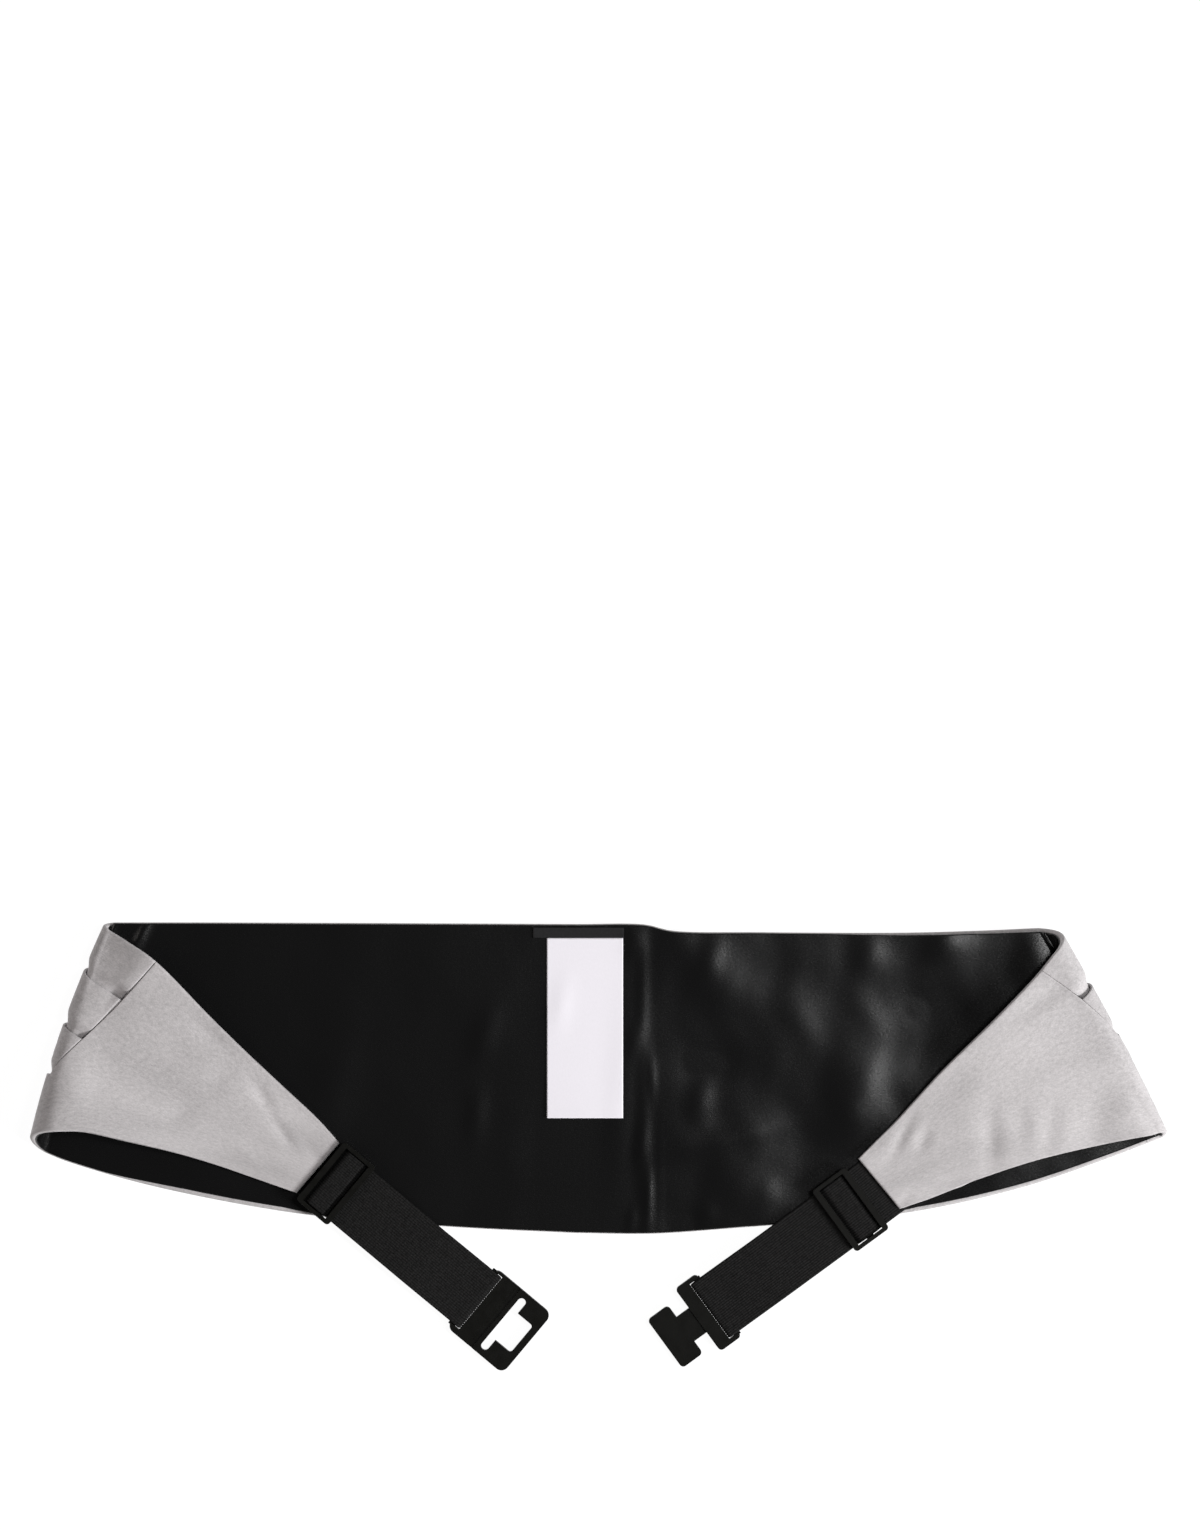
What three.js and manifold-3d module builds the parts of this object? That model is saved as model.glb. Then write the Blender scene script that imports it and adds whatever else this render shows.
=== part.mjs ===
/**
 * A grey satin cummerbund lying face down on a table with both ends folded over.
 *
 * Millimetres, +X right and +Y up as one looks down on it, +Z up from the table. The band is one
 * soft sheet made of layers. A place on it is given along its length and across its width, and a
 * depth says how far it lies from the face side towards the lining.
 */
import * as THREE from 'three';
import { mergeVertices } from 'three/addons/utils/BufferGeometryUtils.js';
import initManifold from 'manifold-3d';

const manifold = await initManifold();
manifold.setup();
const { Manifold, Mesh } = manifold;

// Layers of the band, as depths from the face side
const clearance = 0.3;
const pleatRise = 0.8;
const sideFace = 0.4;
const satinBack = 1.6;
const liningThickness = 1.0;
const layerGap = 0.4;
const seamGap = 0.5;
const liningFace = satinBack + layerGap;
const liningBack = liningFace + liningThickness;
const restHeight = 2 * liningBack + layerGap;
const liningInset = 0.9;
const bandWidth = 117;

// Pleats across the front panel: each starts with its folded edge, as a share of the width
const pleatStarts = [0, 0.229, 0.465, 0.695];
const crestShare = 0.05;
const foldShare = 0.004;

// Straps, sliders and clasps
const webbing = { width: 25, thickness: 1.0, tuck: 12 };
const slider = { length: 15.6, wall: 1.5, bar: 2.3, thickness: 2.2, corner: 1.4 };
const centreBar = { width: 3.0, thickness: 1.0, drop: 0.9 };
const clasp = { width: webbing.width + 4.3, thickness: 3.0, lugLength: 4.1, offset: -0.5 };
const claspBar = { width: 2.8, thickness: 1.2, base: 1.4, seat: 0.7, inset: 1.8 };
const eye = { length: 23.7, corner: 3.0, slotAt: 11.9, slotWidth: 3.2, slotLength: webbing.width - 0.4 };
const eyeWindow = { width: 13.2, end: 21.0, corner: 1.2, intoSlot: 2.4 };
const slotCorner = 0.49 * eye.slotWidth;
const eyeGroove = { start: 6.5, end: 8.4, depth: 0.5 };
const hook = { plate: 5.8, neckEnd: 11.6, neckWidth: 11.4, length: 21.3, barWidth: 22.6 };
const hookEdge = { corner: 1.6, thickness: 2.2 };

// How far a cutting block runs past what it cuts, and a joined one runs into its neighbour
const overrun = 1;

// Labels sewn to the lining: how far each reaches left and right of the middle and across the band
const wovenLabelPlace = { left: -16.7, right: 17.8, top: -0.9, bottom: -4.8 };
const careLabelPlace = { left: -11.4, right: 17.5, top: -5.1, bottom: -73.2 };
const labelThickness = 0.4;

// The pressed crease right of the middle of the band
const crease = { x: 31, halfWidth: 5, height: 1.2 };

// How the band is folded over at each end, by its top edge, its middle line and its bottom edge.
// x runs outwards from the middle on both sides. body rows: x, y on the table. loop: the half turn,
// where drift is how far the line moves along the fold and the slopes are its own slopes there.
// flap rows: x, y of the line lying on top, and its lift above where it rests.
const ends = {
  left: {
    side: -1,
    tilt: 18.75,
    seam: [208, 212, 211],
    strapAngle: 39.9,
    strapStart: [98.1, -92.1],
    sliderAt: 8.85,
    lines: [
      {
        body: [[0, 0.4], [86, 0.8], [143, 1.0], [175.7, 1.0]],
        loop: { radius: 3.5, drift: 3.2, startSlope: 0.34, endSlope: 0.25 },
        flap: [[170.3, -6.0, 0.6], [159.7, -13.2, 0.5], [134.5, -38.9, 0.3], [112.3, -60.1, 0.1],
          [98.0, -73.6, 0], [90.0, -82.6, 0]],
      },
      {
        body: [[0, -58.3], [105, -54.4], [162, -48.2], [189.5, -40.1]],
        loop: { radius: 6.0, drift: 3.9, startSlope: 0.22, endSlope: 0.19 },
        flap: [[171.5, -54.4, 4.9], [150.0, -66.0, 3.1], [130.0, -76.4, 1.2], [110.3, -86.2, 0.1],
          [98.15, -92.05, 0]],
      },
      {
        body: [[0, -117.0], [48.3, -114.6], [105.3, -109.6], [162.3, -98.8], [193.8, -89.7],
          [200.6, -87.0]],
        loop: { radius: 8.5, drift: -10, startSlope: -0.06, endSlope: -0.36 },
        flap: [[186.0, -77.5, 10.0], [169.8, -81.3, 7.0], [150.8, -86.4, 3.0], [136.5, -90.9, 0.9],
          [122.0, -96.0, 0.1], [106.3, -101.5, 0]],
      },
    ],
  },
  right: {
    side: 1,
    tilt: 30,
    seam: [207.8, 212, 221],
    strapAngle: 36.2,
    strapStart: [115.1, -99.3],
    sliderAt: 14.15,
    lines: [
      {
        body: [[0, 0.4], [26, 0.2], [36, -2.1], [69.5, -2.7], [122.7, -2.9], [153.1, -2.1],
          [175.3, -1.1]],
        loop: { radius: 6.8, drift: 10.5, startSlope: 0.577, endSlope: 0.26 },
        flap: [[173.5, -19.0, 6.6], [159.8, -33.5, 5.4], [137.2, -56.0, 2.6], [121.0, -74.0, 0.5],
          [113.5, -81.5, 0], [106.6, -88.5, 0]],
      },
      {
        body: [[0, -58.3], [65.7, -58.6], [122.7, -56.2], [168.0, -50.4], [201.0, -44.5]],
        loop: { radius: 5.5, drift: 3.0, startSlope: 0.34, endSlope: 0 },
        flap: [[185.0, -57.4, 3.9], [160.0, -72.2, 2.9], [140.0, -83.5, 1.2], [125.5, -91.6, 0.1],
          [114.45, -98.0, 0]],
      },
      {
        body: [[0, -117.0], [29.6, -117.2], [65.7, -114.6], [122.7, -109.6], [168.3, -99.8], [202.5, -88.2],
          [221.5, -80.9]],
        loop: { radius: 3.5, drift: -2.3, startSlope: 0.18, endSlope: -0.31 },
        flap: [[216.0, -79.8, 0.6], [198.2, -83.4, 0.5], [175.5, -88.6, 0.3], [152.8, -96.0, 0.1],
          [133.8, -103.6, 0], [122.3, -107.5, 0]],
      },
    ],
  },
};

const lerp = THREE.MathUtils.lerp;
const radians = THREE.MathUtils.degToRad;
const smoothstep = THREE.MathUtils.smoothstep;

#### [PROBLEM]
Copy each line containing the word "manifold" from the data.

#### [ANSWER BELOW]
What three.js and manifold-3d module builds the parts of this object? That model is saved as model.glb. Then write the Blender scene script that imports it and adds whatever else this render shows.
import initManifold from 'manifold-3d';
const manifold = await initManifold();
manifold.setup();
const { Manifold, Mesh } = manifold;